I waited up for him, but it was after 1:00am when he came through the door. Maybe we need to reconsider the high school rules for lightning delay. Otherwise, I need to arrange for him to eat and take a nap before the opening kickoff.

Oct 5, 2025

Guest Blog: General Conference Weekend by the Dog Walker

Sorry that we haven't been blogging much. We've been really busy with a lot of things. Ever since Dad passed on, we've been trying to get our lives in order and to know what we can do. We even just learned about the passing of the prophet of the Church of Jesus Christ of Latter-Day Saints, Russell M. Nelson pass on as well. We've been watching General Conference and it's the first time that we ever watch the sessions without the General Presidency. We'll probably hear who the new First Presidency will be in the morning and afternoon sessions on Sunday. After dinner, Mom and I watched Armageddon, which I've heard of before, but never seen it until now. It was quite an emotional movie with a scene that I'm pretty sure that Baby Doll couldn't bear at this very moment. While watching that long movie, Mom was snapping green beans and putting them in the jars, while I worked on a birthday gift for Baby Doll. I'm sure Mom will talk about Baby Doll's birthday soon. It's really special for her.





Sep 30, 2025

Guest Blog: Reading Holes to Mom by the Dog Walker

 Even though time has been going by really fast, life has been going really slow for us ever since a lot of us have talked about all those good times we had with Dad. Before Dad passed on, he wanted me to read the series that he used to like as a kid, called The  Great Brain. I'm pretty sure I've told you all about it before. He at least got to hear the series one more time before moving into the afterlife. Mom always likes it when I read to her, especially other books. I've read Tangerine by Edward Bloor to her a month ago. And now, I just finished reading Holes by Louis Sachar. After finishing reading the book to her, she wanted to watch the movie, and I was thinking of watching it with her when I get off work tonight.
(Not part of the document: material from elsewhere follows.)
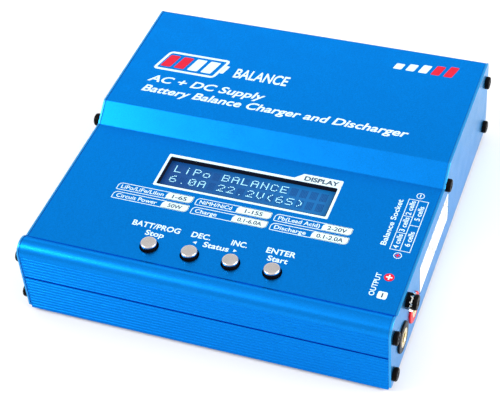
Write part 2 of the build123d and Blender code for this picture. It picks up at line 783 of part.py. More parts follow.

I'm thinking of being Stanley Yelnats for Halloween this year. 




Sep 27, 2025

My Sweetie's Funeral Talk by Teach

Teach's talk was written with talking points, so some thoughts here are incomplete.

Time on the mission when I wanted him to write his conversion story and he told me that he didn’t really have one because he was, like me, just someone that always knew the plan of salvation. That it always made sense. he didn’t need a large moment of conversion for it was simply always there. 

I struggled with my relationship with my dad for many many years. I didn’t think we had much in common, I felt like he didn’t “get me” and I felt the term “cowgirl up” was unfairly used way too often. I always loved my dad and I knew he loved me, but we didn’t vibe great. To be totally clear - this was a me problem. It was an unmet expectations issue that I couldn’t put into words and didn’t know how to reconcile. Yet life has a way of giving you experiences that bring growth and change. One night about 6 or 7 years ago, I was driving home from picking up Felicity at my parents house. My dad was sitting on the porch when I left and I said, “bye dad,” he responded and I got in the car, he waved, I drove down the street. I don’t know what was different- I don’t remember what changed, but before I had made it as far as the elementary school I was in tears and knew I needed to go give my dad a hug and tell him I love him. So I turned around and did just that. As hard as I try to remember I can’t remember any more context or results of that day. Yet I know it changed how I interacted with my dad from that point forward. 

When we moved to NJ, I started to see my dad - both my parents actually - as these vessels of knowledge. And I called many times I wanted to get into a new hobby. Dad helped me virtually learn to make bread. He walked me through fixing the plumbing, I had to call mom cause dad didn’t do video calls, and say “hey, I need to talk to dad, I got a dad question” and then I would walk him down the Lowe’s aisle of screws, nuts and bolts trying to find the one that would replace one we had lost. This specific story was especially monumental because when I was about five dad took me to Anderson Lumber to pick out screws and it was the most boring experience of my life. And he would always joke about how much I loved shopping for screws.  

He helped walk me through the process of building a garden in 2019 when we lived in Taylorsville. Much to his chagrin, it died. But he helped me in 2021 when I wanted to try again in NJ with our small garden box. He even sent me a camera so I could catch the ground hog that would sneak out from under the shed to eat my plants. That garden didn’t make it. All I harvested were some lettuce leaves. Then again in 2023, he and mom flew out to see me graduate with my Masters and we tried once more to build a garden. We found the perfect wheeled boxes, I tracked the sun and shade to give him details of the conditions. He and mom helped me pick and plant so many adorable veggies! I would send daily updates. Yet - come harvest time I got some tomatoes and a pepper the size of my thumb. I made the world’s smallest omelette. It has become abundantly clear that while I take after my dad in passion for cooking, baking, eating. I do not have the ability to grow a garden. But he never gave up on me. Some day I’ll figure it out. 

Finally the best and worst part about talking to dad was the unsolicited fatherly advice. He always had advice that I usually didn’t want to hear, but 9 times out of 10 would improve my life. He shared his opinions and he cared deeply about our lives. My dad loves his grand kids. He always wanted them to be comfortable and feel valued and wanted. My dad often would tell me how much he loved seeing me be Thomas’s mom and that he was so proud of me for all I do for Thomas. He loved them all so much. I asked him if he thought he would see the twins before they come down earth side - and although we don’t know heavenly logistics, I hope he does. I hope they are both at his side (surrounded by other future Christensen grandkids) and they are hearing my dad tell his stories. Because there is nothing better.